The first is that the fragment part of a URI is carefully defined to allow anything, because we don’t know how it will be interpreted. You may think that “finished?” is not valid as an HTTP fragment, but what about in the scheme “xyz”?
And this is the key point; since HTML forms and XForms can ultimately deal with any scheme, since that’s how the web is designed, we must write our algorithms defensively, and not assume anything.
Safe URI handling
Hopefully this delving into some of the subtleties of URI handling and parsing –and we haven’t even begun to talk about turning relative paths into absolute paths, handling encoded characters, and so on– has done enough to convince you that you shouldn’t manipulate URIs directly, as simple strings.
The only way to be completely sure of what is happening is to use special functions to unpack a URI into its various components, then manipulate those components–perhaps adding additional parameters to the list of query parameters, but it might also be to turn a relative path into an absolute path –before finally reassembling the URI.
This may sound like a lot of work, but it’s the only way to be sure that characters don’t get incorrectly interpreted as a consequence of their position in the URI not being taken into account.
In the backplanejs library these
functions are in the URI module. (This is also imported into the Ubiquity
XForms library.) Breaking up a URI
simply involves calling spliturl
, which returns an object containing all of
the parts.
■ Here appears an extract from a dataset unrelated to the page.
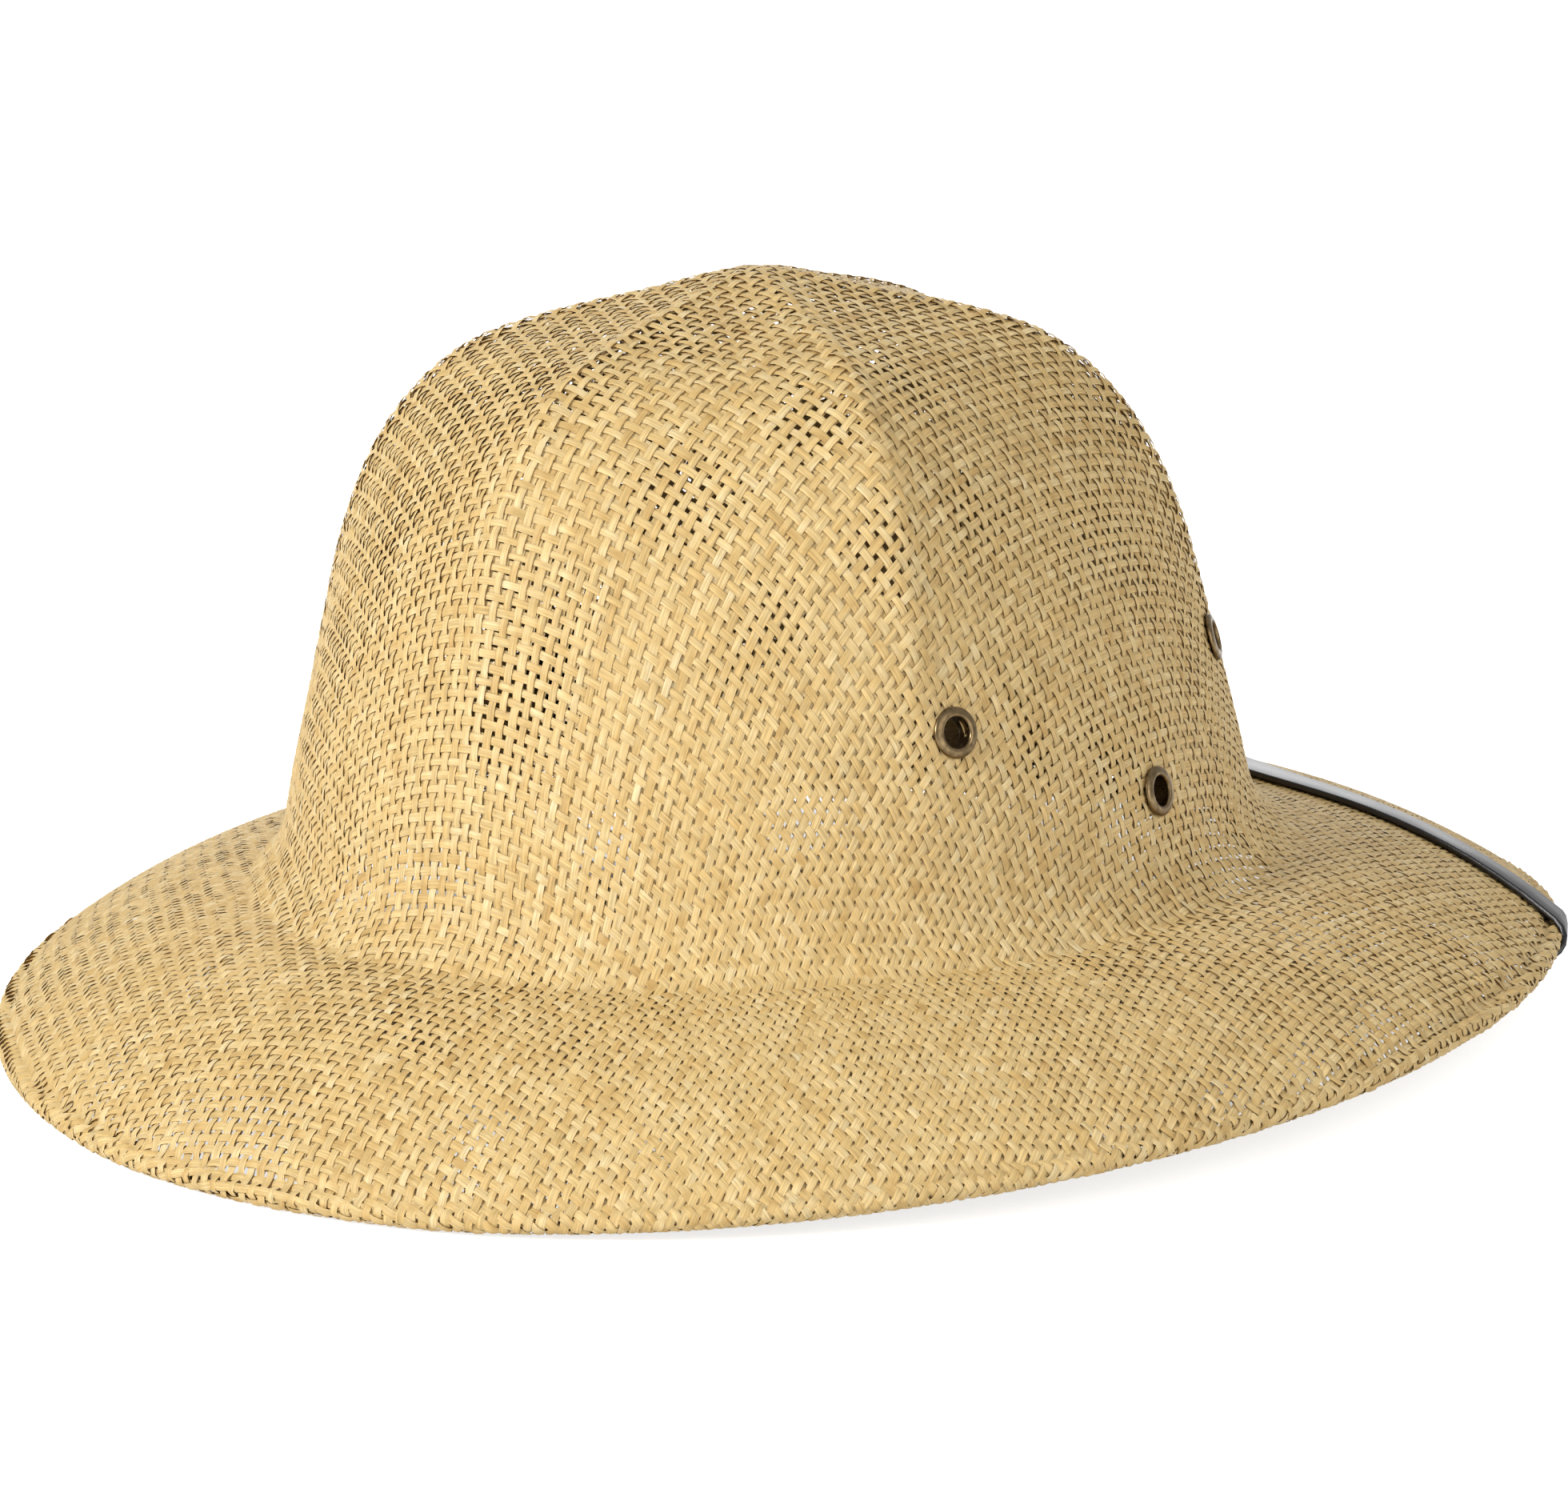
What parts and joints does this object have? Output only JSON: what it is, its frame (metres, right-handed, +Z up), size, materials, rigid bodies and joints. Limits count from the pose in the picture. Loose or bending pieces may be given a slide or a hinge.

For example:
spliturl( “http://example.org?a=finished?” )
would give us the object:
{
scheme: “http:,
authority: “example.org”,
path: “”
query: “a=finished?”
fragment: “”
}
It’s then an easy matter to manipulate the query part, before creating a new
URI with the recomposeURI
method.
Conclusion
Since URIs are often conveyed as strings then it’s tempting to manipulate them as such. But the problem with doing this means that the context of a character is rarely taken into account when processing.
It’s better–and safer–to delegate URI manipulation to special functions. These can then have their own unit-tests, which will take into account the edge-cases that can catch us out.